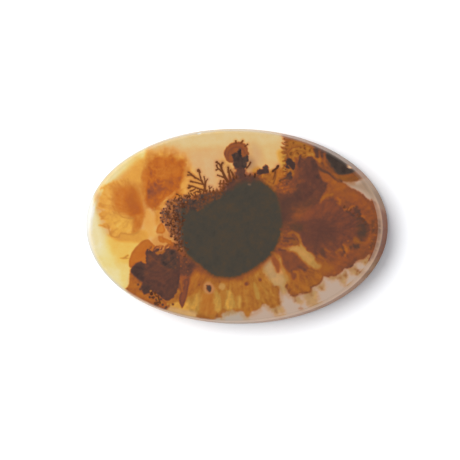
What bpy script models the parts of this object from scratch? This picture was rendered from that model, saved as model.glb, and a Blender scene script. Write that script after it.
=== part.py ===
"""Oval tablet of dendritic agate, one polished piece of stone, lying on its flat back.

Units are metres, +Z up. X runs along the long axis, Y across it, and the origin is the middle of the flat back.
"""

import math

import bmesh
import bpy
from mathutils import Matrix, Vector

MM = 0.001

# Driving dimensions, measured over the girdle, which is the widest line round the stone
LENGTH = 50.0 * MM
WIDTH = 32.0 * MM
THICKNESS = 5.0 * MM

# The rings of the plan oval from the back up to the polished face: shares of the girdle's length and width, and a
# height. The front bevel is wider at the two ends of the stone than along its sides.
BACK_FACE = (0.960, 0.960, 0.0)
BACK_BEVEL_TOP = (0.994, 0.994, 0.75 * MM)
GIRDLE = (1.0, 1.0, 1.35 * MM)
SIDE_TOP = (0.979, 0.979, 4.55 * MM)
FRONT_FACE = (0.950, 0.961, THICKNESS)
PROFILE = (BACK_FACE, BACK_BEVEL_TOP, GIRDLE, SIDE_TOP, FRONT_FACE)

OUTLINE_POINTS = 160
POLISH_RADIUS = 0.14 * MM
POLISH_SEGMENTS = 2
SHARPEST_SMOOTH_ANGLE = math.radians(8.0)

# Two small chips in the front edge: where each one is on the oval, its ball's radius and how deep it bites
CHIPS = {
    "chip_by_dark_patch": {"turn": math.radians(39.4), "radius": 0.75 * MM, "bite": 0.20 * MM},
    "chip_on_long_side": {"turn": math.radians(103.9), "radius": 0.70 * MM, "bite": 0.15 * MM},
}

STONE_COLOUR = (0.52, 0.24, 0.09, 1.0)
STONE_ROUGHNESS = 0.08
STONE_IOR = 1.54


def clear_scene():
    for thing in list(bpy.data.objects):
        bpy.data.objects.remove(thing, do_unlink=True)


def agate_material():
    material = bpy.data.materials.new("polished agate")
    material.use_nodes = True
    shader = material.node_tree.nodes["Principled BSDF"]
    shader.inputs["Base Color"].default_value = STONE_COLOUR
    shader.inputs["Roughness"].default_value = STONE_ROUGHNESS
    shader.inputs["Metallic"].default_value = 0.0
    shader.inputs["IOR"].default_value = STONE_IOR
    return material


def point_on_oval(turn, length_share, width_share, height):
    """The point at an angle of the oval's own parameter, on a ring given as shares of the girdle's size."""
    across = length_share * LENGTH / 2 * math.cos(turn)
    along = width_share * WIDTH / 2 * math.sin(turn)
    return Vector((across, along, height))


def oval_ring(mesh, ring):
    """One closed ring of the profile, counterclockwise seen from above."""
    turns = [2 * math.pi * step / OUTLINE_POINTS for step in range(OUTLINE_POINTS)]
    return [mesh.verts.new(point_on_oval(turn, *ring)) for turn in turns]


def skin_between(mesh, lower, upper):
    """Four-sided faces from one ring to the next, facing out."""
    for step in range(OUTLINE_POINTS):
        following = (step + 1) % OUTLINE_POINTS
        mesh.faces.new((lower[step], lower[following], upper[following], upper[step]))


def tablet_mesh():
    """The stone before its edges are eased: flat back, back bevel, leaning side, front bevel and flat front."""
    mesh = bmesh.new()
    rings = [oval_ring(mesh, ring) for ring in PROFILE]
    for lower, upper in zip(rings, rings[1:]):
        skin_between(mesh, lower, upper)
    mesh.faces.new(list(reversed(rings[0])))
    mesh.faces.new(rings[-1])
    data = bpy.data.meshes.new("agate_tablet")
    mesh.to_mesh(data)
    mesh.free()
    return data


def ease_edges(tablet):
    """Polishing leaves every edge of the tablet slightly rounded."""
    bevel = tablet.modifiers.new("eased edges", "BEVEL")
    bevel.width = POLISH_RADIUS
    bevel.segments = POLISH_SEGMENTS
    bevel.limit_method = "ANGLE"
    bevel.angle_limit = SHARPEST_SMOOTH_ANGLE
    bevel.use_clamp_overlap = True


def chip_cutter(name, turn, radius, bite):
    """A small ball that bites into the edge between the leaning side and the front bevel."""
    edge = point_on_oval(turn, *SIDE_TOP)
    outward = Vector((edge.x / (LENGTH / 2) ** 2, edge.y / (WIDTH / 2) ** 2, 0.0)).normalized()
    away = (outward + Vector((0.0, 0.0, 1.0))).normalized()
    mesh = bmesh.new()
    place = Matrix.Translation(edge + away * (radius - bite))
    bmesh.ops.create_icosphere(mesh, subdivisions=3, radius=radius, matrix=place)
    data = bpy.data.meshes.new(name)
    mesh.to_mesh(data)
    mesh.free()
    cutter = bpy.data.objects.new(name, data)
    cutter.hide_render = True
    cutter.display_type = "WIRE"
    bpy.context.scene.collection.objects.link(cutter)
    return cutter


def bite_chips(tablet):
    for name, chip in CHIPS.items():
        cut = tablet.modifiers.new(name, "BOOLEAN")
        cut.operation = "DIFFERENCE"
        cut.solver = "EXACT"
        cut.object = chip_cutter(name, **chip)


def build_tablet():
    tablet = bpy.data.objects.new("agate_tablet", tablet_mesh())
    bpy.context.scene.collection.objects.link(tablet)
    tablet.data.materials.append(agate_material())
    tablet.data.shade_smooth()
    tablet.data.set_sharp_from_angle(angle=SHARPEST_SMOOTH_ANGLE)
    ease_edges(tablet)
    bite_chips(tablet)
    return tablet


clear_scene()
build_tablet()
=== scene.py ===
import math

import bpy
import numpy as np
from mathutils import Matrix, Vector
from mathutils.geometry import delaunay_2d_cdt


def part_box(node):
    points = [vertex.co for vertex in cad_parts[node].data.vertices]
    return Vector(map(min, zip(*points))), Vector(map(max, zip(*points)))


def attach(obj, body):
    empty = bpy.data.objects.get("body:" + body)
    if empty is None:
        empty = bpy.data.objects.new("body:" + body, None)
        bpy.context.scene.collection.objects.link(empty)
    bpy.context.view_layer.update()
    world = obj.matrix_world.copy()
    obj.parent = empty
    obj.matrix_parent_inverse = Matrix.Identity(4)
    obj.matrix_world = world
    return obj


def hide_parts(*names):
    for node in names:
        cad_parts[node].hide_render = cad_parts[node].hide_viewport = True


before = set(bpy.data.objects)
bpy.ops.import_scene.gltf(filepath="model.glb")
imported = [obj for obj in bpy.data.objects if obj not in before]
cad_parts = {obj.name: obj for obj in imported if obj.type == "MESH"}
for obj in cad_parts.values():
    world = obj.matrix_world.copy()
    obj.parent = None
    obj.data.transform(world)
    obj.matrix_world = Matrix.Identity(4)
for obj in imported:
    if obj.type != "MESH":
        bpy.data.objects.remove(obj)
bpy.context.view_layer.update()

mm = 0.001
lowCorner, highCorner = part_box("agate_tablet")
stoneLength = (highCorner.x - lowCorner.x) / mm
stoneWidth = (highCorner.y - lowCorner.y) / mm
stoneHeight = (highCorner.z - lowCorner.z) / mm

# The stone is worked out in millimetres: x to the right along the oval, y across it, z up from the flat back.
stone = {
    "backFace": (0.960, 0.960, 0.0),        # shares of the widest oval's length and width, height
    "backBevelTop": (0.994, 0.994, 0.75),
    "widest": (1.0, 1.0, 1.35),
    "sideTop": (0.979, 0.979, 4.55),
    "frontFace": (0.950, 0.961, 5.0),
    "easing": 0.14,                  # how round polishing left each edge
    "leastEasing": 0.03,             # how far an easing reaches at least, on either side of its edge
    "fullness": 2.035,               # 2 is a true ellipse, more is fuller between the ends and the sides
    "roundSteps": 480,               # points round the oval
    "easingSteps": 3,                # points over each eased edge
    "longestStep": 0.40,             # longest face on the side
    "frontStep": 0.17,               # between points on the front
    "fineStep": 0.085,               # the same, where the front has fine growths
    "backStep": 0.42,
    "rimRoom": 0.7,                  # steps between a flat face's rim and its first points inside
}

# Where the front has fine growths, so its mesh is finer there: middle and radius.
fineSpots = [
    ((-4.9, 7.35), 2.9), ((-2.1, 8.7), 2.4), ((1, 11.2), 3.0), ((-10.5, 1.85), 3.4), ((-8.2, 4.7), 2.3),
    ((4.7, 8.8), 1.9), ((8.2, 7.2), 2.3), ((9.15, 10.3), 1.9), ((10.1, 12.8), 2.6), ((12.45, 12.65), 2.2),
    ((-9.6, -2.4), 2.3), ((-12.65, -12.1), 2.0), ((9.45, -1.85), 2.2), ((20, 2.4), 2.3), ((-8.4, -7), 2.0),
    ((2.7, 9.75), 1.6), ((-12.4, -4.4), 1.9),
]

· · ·

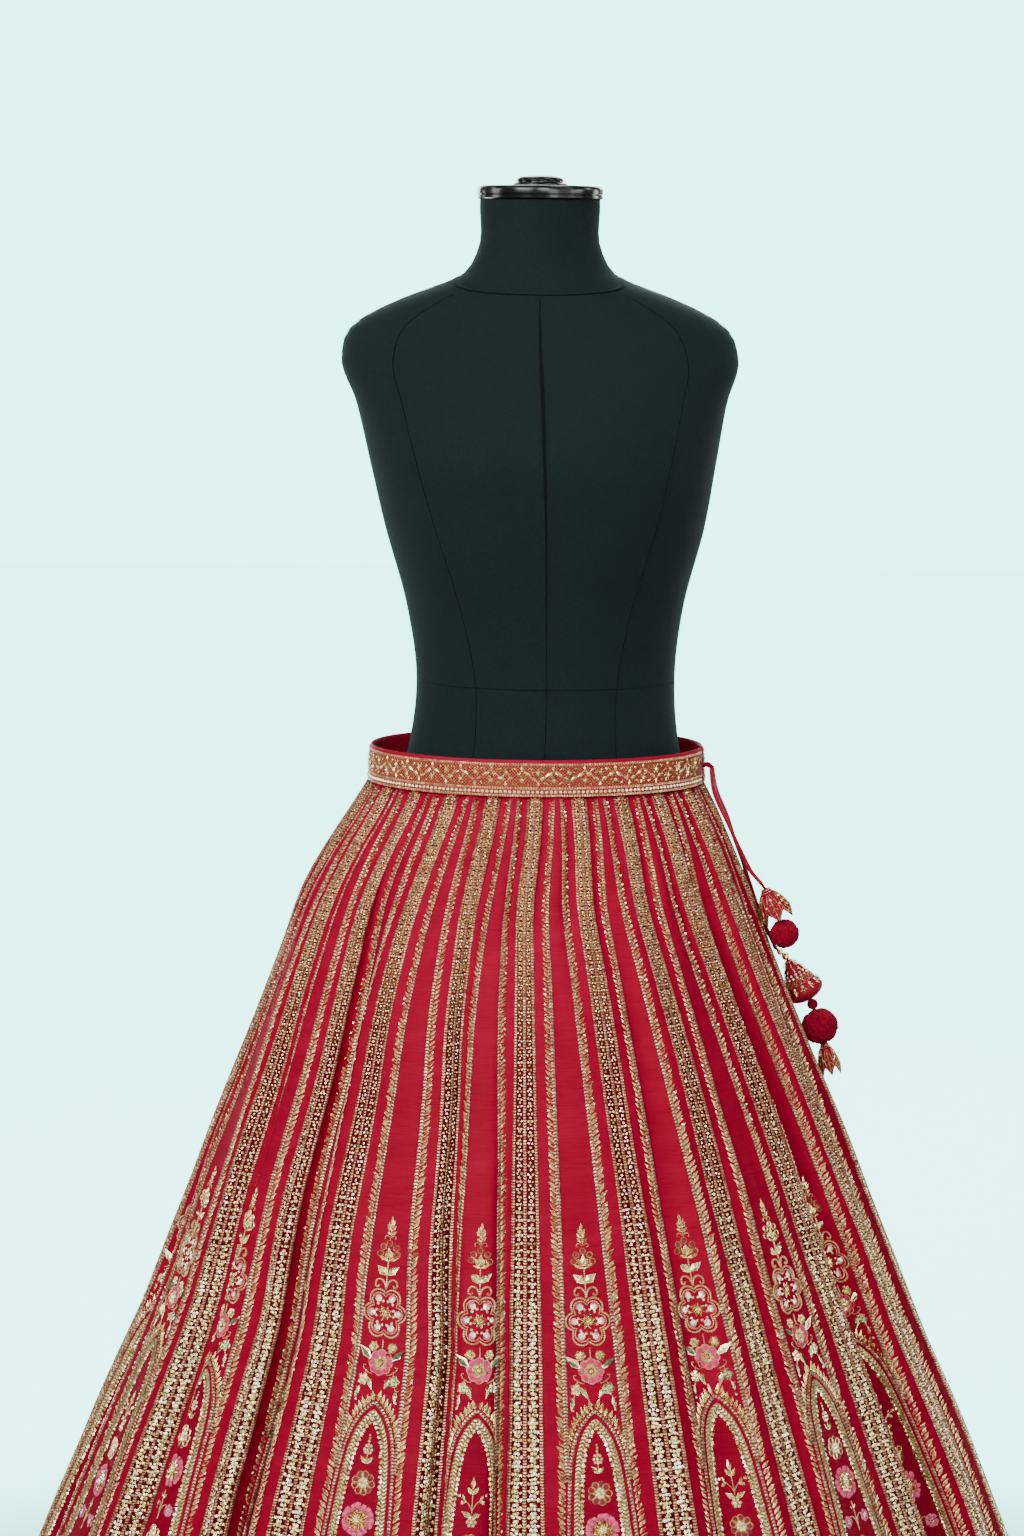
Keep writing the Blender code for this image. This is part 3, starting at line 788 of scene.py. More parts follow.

· · ·

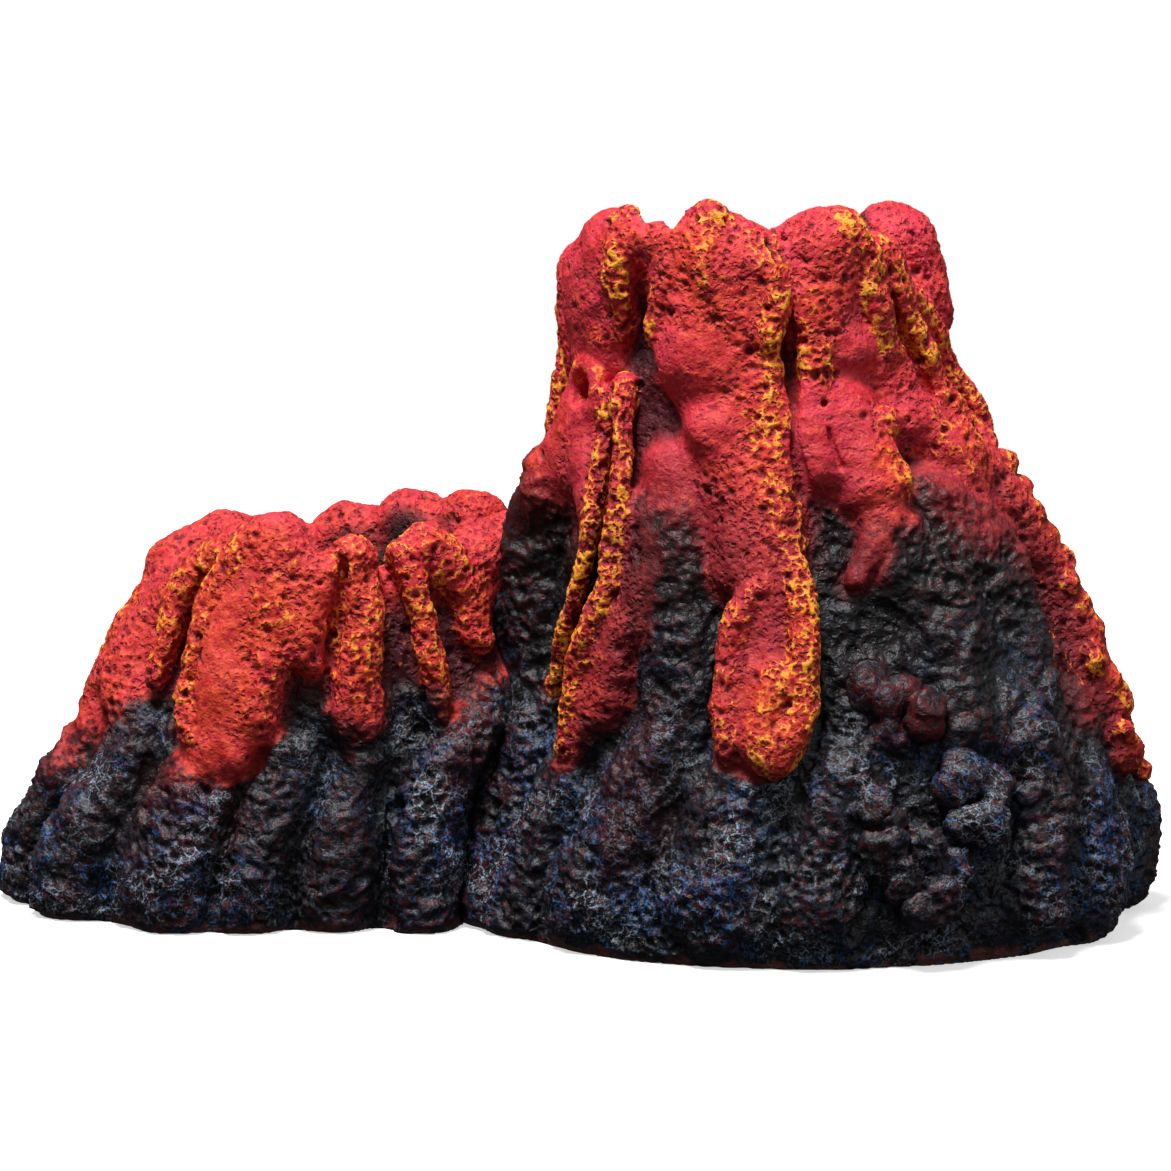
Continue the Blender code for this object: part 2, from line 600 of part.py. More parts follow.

· · ·

**TO BE DONE**
Retype only this portion of the data above: the line containing "What bpy script", the line containing "SHARPEST_SMOOTH_ANGLE = math.radians(8.0)", and all lines between them, exactly.

**SOLVED EXERCISE**
What bpy script models the parts of this object from scratch? This picture was rendered from that model, saved as model.glb, and a Blender scene script. Write that script after it.
=== part.py ===
"""Oval tablet of dendritic agate, one polished piece of stone, lying on its flat back.

Units are metres, +Z up. X runs along the long axis, Y across it, and the origin is the middle of the flat back.
"""

import math

import bmesh
import bpy
from mathutils import Matrix, Vector

MM = 0.001

# Driving dimensions, measured over the girdle, which is the widest line round the stone
LENGTH = 50.0 * MM
WIDTH = 32.0 * MM
THICKNESS = 5.0 * MM

# The rings of the plan oval from the back up to the polished face: shares of the girdle's length and width, and a
# height. The front bevel is wider at the two ends of the stone than along its sides.
BACK_FACE = (0.960, 0.960, 0.0)
BACK_BEVEL_TOP = (0.994, 0.994, 0.75 * MM)
GIRDLE = (1.0, 1.0, 1.35 * MM)
SIDE_TOP = (0.979, 0.979, 4.55 * MM)
FRONT_FACE = (0.950, 0.961, THICKNESS)
PROFILE = (BACK_FACE, BACK_BEVEL_TOP, GIRDLE, SIDE_TOP, FRONT_FACE)

OUTLINE_POINTS = 160
POLISH_RADIUS = 0.14 * MM
POLISH_SEGMENTS = 2
SHARPEST_SMOOTH_ANGLE = math.radians(8.0)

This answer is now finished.